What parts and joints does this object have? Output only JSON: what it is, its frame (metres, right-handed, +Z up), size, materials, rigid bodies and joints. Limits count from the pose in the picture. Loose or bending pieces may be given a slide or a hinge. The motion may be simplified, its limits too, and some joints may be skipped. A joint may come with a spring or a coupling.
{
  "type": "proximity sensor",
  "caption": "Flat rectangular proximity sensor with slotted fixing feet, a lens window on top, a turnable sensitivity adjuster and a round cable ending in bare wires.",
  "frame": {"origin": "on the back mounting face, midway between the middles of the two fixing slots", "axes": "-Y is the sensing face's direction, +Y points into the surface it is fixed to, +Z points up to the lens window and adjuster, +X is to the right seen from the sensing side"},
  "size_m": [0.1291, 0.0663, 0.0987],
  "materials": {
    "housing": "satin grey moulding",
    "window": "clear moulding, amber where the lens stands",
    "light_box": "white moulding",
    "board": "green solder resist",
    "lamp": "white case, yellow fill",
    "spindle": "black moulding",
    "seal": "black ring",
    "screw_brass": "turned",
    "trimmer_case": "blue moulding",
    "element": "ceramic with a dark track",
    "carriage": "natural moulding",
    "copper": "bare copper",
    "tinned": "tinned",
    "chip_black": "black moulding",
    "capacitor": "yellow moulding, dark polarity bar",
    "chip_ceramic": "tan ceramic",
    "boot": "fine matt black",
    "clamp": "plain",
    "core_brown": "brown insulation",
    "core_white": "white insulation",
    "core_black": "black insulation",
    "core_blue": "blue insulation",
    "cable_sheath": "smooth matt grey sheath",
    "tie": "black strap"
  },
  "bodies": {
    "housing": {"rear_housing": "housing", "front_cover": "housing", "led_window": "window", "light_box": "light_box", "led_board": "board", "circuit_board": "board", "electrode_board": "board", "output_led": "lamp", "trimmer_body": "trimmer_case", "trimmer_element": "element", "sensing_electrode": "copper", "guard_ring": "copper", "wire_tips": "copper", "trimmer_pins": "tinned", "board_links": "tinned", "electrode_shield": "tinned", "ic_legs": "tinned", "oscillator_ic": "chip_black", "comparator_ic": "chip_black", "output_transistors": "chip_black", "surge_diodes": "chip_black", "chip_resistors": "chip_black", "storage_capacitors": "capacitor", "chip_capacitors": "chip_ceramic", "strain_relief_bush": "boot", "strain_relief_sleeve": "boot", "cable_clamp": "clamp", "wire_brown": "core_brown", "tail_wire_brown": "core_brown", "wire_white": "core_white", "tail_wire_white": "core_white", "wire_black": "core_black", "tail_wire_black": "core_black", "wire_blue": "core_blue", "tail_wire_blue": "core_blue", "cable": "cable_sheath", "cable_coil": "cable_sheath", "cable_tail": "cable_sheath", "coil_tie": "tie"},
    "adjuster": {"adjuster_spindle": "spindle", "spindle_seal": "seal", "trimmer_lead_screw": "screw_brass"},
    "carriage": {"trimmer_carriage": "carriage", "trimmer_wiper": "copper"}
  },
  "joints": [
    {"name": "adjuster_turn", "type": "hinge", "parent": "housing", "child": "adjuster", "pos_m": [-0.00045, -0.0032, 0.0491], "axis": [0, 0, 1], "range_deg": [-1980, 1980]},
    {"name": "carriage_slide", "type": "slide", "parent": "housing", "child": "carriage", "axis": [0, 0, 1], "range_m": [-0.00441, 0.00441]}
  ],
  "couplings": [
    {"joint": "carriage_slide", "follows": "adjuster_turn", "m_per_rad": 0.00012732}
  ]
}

################

Exercise directions:
All of the material above needs to be retyped word for word.

Solution to this problem:
What parts and joints does this object have? Output only JSON: what it is, its frame (metres, right-handed, +Z up), size, materials, rigid bodies and joints. Limits count from the pose in the picture. Loose or bending pieces may be given a slide or a hinge. The motion may be simplified, its limits too, and some joints may be skipped. A joint may come with a spring or a coupling.
{
  "type": "proximity sensor",
  "caption": "Flat rectangular proximity sensor with slotted fixing feet, a lens window on top, a turnable sensitivity adjuster and a round cable ending in bare wires.",
  "frame": {"origin": "on the back mounting face, midway between the middles of the two fixing slots", "axes": "-Y is the sensing face's direction, +Y points into the surface it is fixed to, +Z points up to the lens window and adjuster, +X is to the right seen from the sensing side"},
  "size_m": [0.1291, 0.0663, 0.0987],
  "materials": {
    "housing": "satin grey moulding",
    "window": "clear moulding, amber where the lens stands",
    "light_box": "white moulding",
    "board": "green solder resist",
    "lamp": "white case, yellow fill",
    "spindle": "black moulding",
    "seal": "black ring",
    "screw_brass": "turned",
    "trimmer_case": "blue moulding",
    "element": "ceramic with a dark track",
    "carriage": "natural moulding",
    "copper": "bare copper",
    "tinned": "tinned",
    "chip_black": "black moulding",
    "capacitor": "yellow moulding, dark polarity bar",
    "chip_ceramic": "tan ceramic",
    "boot": "fine matt black",
    "clamp": "plain",
    "core_brown": "brown insulation",
    "core_white": "white insulation",
    "core_black": "black insulation",
    "core_blue": "blue insulation",
    "cable_sheath": "smooth matt grey sheath",
    "tie": "black strap"
  },
  "bodies": {
    "housing": {"rear_housing": "housing", "front_cover": "housing", "led_window": "window", "light_box": "light_box", "led_board": "board", "circuit_board": "board", "electrode_board": "board", "output_led": "lamp", "trimmer_body": "trimmer_case", "trimmer_element": "element", "sensing_electrode": "copper", "guard_ring": "copper", "wire_tips": "copper", "trimmer_pins": "tinned", "board_links": "tinned", "electrode_shield": "tinned", "ic_legs": "tinned", "oscillator_ic": "chip_black", "comparator_ic": "chip_black", "output_transistors": "chip_black", "surge_diodes": "chip_black", "chip_resistors": "chip_black", "storage_capacitors": "capacitor", "chip_capacitors": "chip_ceramic", "strain_relief_bush": "boot", "strain_relief_sleeve": "boot", "cable_clamp": "clamp", "wire_brown": "core_brown", "tail_wire_brown": "core_brown", "wire_white": "core_white", "tail_wire_white": "core_white", "wire_black": "core_black", "tail_wire_black": "core_black", "wire_blue": "core_blue", "tail_wire_blue": "core_blue", "cable": "cable_sheath", "cable_coil": "cable_sheath", "cable_tail": "cable_sheath", "coil_tie": "tie"},
    "adjuster": {"adjuster_spindle": "spindle", "spindle_seal": "seal", "trimmer_lead_screw": "screw_brass"},
    "carriage": {"trimmer_carriage": "carriage", "trimmer_wiper": "copper"}
  },
  "joints": [
    {"name": "adjuster_turn", "type": "hinge", "parent": "housing", "child": "adjuster", "pos_m": [-0.00045, -0.0032, 0.0491], "axis": [0, 0, 1], "range_deg": [-1980, 1980]},
    {"name": "carriage_slide", "type": "slide", "parent": "housing", "child": "carriage", "axis": [0, 0, 1], "range_m": [-0.00441, 0.00441]}
  ],
  "couplings": [
    {"joint": "carriage_slide", "follows": "adjuster_turn", "m_per_rad": 0.00012732}
  ]
}